Here are some of them from my component stash. They seem to often come in white packaging.

My guess is that the white color is for better optical properties internal to the device, as white is much more reflective.

Looks like I only have one black sheep left in my flock.

An optoisolator consists of a light source on one side (usually an LED), and a phototransistor on the other.  It should probably be mentioned that the “tail end” of an optoisolator can also contain other devices, like an SCR,  Triac, or varistor. For what I needed, the transistor style output would work just fine.

Each side of the device is electrically isolated from the other so there can be a 5 volt potential on one side and a 12 volt potential on the other, each having a separate a ground.

I also needed to use at least a 100 ohm resistor on the cathode side of the LED.   This was done to limit the current though the optoisolator in order to keep from burning out the internal LED.   The inputs on the PLC already have built in internal resistance, so no resistors were needed there.
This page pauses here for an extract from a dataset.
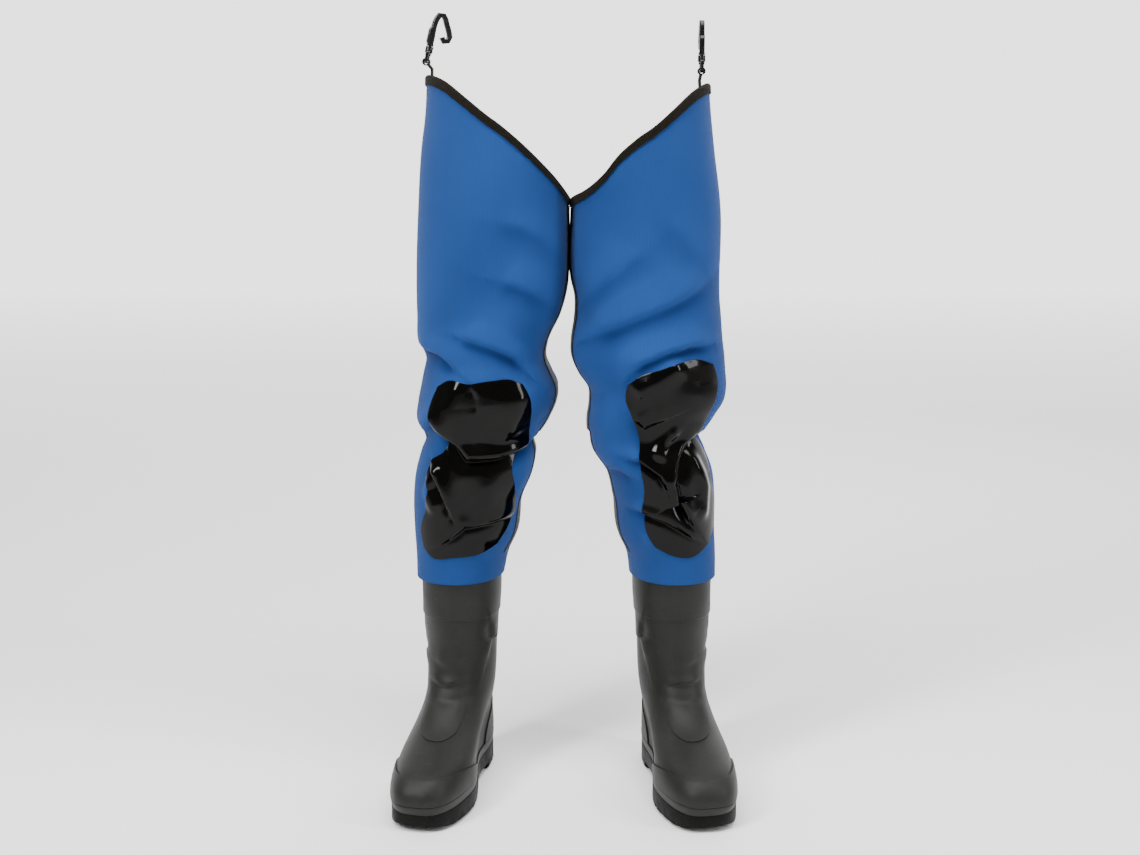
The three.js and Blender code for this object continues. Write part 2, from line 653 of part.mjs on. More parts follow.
function wader(stance) {
  const { side, sign, spread, toeOut, lean, turn } = stance;
  const mirrored = sign < 0;
  const leg = legMaker(stance);
  const place = tabPlace(stance);
  const group = new THREE.Group();

  const boot = new THREE.Group();
  boot.position.x = sign * spread;
  boot.rotation.z = sign * radians(toeOut);
  boot.add(
    meshOf(`${side}_boot_upper`, bootUpper(), bootRubber(), mirrored),
    meshOf(`${side}_insole`, insole(), insoleFelt(), mirrored),
    meshOf(`${side}_outsole`, outsole(), soleRubber(), mirrored),
    meshOf(`${side}_heel`, heelBlock(), soleRubber(), mirrored),
    meshOf(`${side}_foxing`, foxingStrip(), bootRubber(), mirrored),
    meshOf(`${side}_toe_bumper`, toeBumper(), bootRubber(), mirrored),
    meshOf(`${side}_heel_counter`, heelCounter(), bootRubber(), mirrored),
    meshOf(`${side}_instep_patch`, instepPatch(), bootRubber(), mirrored),
    meshOf(`${side}_shaft_cuff`, shaftCuff(), bootRubber(), mirrored),
  );

  const clip = new THREE.Group();
  clip.position.set(sign * place.bar.x, place.bar.y, place.bar.z);
  clip.rotation.y = -sign * radians(lean);
  const hook = meshOf(`${side}_belt_hook`, beltHook(), blackPlastic());
  hook.rotation.z = radians(turn);
  clip.add(meshOf(`${side}_clip_frame`, clipFrame(), blackPlastic()), hook);

  group.add(
    boot,
    clip,
    meshOf(`${side}_leg`, legTube(leg), neoprene(), mirrored),
    meshOf(`${side}_inseam_tape`, inseamTape(leg), blackTape(), mirrored),
    meshOf(`${side}_top_binding`, topBinding(leg), bindingTape(), mirrored),
    meshOf(`${side}_knee_patch`, kneePatch(leg), patchRubber(), mirrored),
    meshOf(`${side}_seal_tape`, sealTape(leg), blackTape(), mirrored),
    meshOf(`${side}_webbing_tab`, webbingTab(place), webbing(), mirrored),
  );
  return group;
}

const group = new THREE.Group();
group.position.set(ACROSS, FORE_AFT, 0);
STANCES.forEach((stance) => group.add(wader(stance)));

export default group;
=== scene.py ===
"""A pair of hip waders: foam-rubber legs, glossy knee patches, rubber boots, bound tops and belt hooks."""
import math
import bpy
import numpy as np
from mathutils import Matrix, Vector


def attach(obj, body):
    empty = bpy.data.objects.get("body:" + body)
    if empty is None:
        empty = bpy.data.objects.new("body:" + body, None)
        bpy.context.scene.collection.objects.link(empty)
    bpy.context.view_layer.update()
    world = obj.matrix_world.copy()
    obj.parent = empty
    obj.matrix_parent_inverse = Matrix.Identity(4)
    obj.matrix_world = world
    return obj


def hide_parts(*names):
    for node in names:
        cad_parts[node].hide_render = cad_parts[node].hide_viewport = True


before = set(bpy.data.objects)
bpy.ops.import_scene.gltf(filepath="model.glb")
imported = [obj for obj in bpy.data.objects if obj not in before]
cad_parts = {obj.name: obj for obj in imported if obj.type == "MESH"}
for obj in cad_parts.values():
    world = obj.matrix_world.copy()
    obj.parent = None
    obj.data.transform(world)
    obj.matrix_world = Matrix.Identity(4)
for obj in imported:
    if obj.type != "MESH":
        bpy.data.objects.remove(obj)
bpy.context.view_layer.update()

MM = 0.001
FULL_TURN = 2 * math.pi
WALL = 4.5  # the neoprene's thickness, in millimetres
SKIN_STEP = 0.02  # the step that finds a leg's normals, in radians and in millimetres
BOOT_STEP = 0.01  # the step that finds a boot's normals, in radians and in rows
ORIGIN = np.array([7.6, 55.4, 0.0])  # from the plane where the legs meet and the boots' axes, in millimetres
SIDES = {"right": -1, "left": 1}  # the wearer's right wader stands on the -X side

# ---------------------------------------------------------------- camera and light


CAMERA_AWAY = 2200.0
CAMERA_HEIGHT = 923.8
CAMERA_TILT = 11.2
CAMERA_LENS = 52.58


def add_camera():
    """A camera at hip height, 2.2 m in front of the legs, tilted a little down."""
    place = (ORIGIN + np.array([0.0, -CAMERA_AWAY, CAMERA_HEIGHT])) * MM
    bpy.ops.object.camera_add(location=place, rotation=(math.radians(90 - CAMERA_TILT), 0, 0))
    camera = bpy.context.object
    camera.data.lens = CAMERA_LENS
    camera.data.sensor_width = 36
    bpy.context.scene.camera = camera


def add_light(name, place, size, power, target=(0, 0, 0.5)):
    bpy.ops.object.light_add(type="AREA", location=place)
    light = bpy.context.object
    light.name = name
    light.data.shape = "RECTANGLE"
    light.data.size, light.data.size_y = size
    light.data.energy = power
    aim = Vector(target) - Vector(place)
    light.rotation_euler = aim.to_track_quat("-Z", "Y").to_euler()


def add_sky():
    """A pale studio: bright behind the waders, dimmer in front of them, so that glossy faces stay dark."""
    world = bpy.data.worlds.new("studio")
    bpy.context.scene.world = world
    world.use_nodes = True
    tree = world.node_tree
    direction = tree.nodes.new("ShaderNodeTexCoord")
    parts = tree.nodes.new("ShaderNodeSeparateXYZ")
    strength = tree.nodes.new("ShaderNodeMapRange")
    strength.interpolation_type = "SMOOTHSTEP"
    for key, value in {"From Min": 0.05, "From Max": 0.85, "To Min": 0.34, "To Max": 2.6}.items():
        strength.inputs[key].default_value = value
    tree.links.new(direction.outputs["Generated"], parts.inputs["Vector"])
    tree.links.new(parts.outputs["Y"], strength.inputs["Value"])
    tree.links.new(strength.outputs["Result"], tree.nodes["Background"].inputs["Strength"])
    tree.nodes["Background"].inputs["Color"].default_value = (1, 1, 1, 1)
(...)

I just wired it in series between the +12V source and the input. The PLC’s common was wired to ground.

Below is a down and dirty”trial run” at interfacing to the PLC.

There is sometimes a need for a customer to separate out incremental and commutation signals with separate voltage supplies.  Usually this is the case if the signals are running to two different devices, each with separate grounds.  For example, having a drive and a controller that are separated by a great distance.

For these custom designs we have used the optoisolators internal to the encoder.  Here they are in a smaller surface mount package.

While optoisolators can be a good solution to an incremental encoder  voltage-interfacing problem, ordering an encoder like a 5-26 Volt QD145, or QD200 and NOT having to mess with interfacing makes a lot more sense.

You should also keep in mind that there is a real delay using devices like this that can result in positional error. For demonstration purposes, or slow movers, this may not matter, but if you are trying to keep a the reigns tight on a control loop, 20 uS or so of delay may be too much.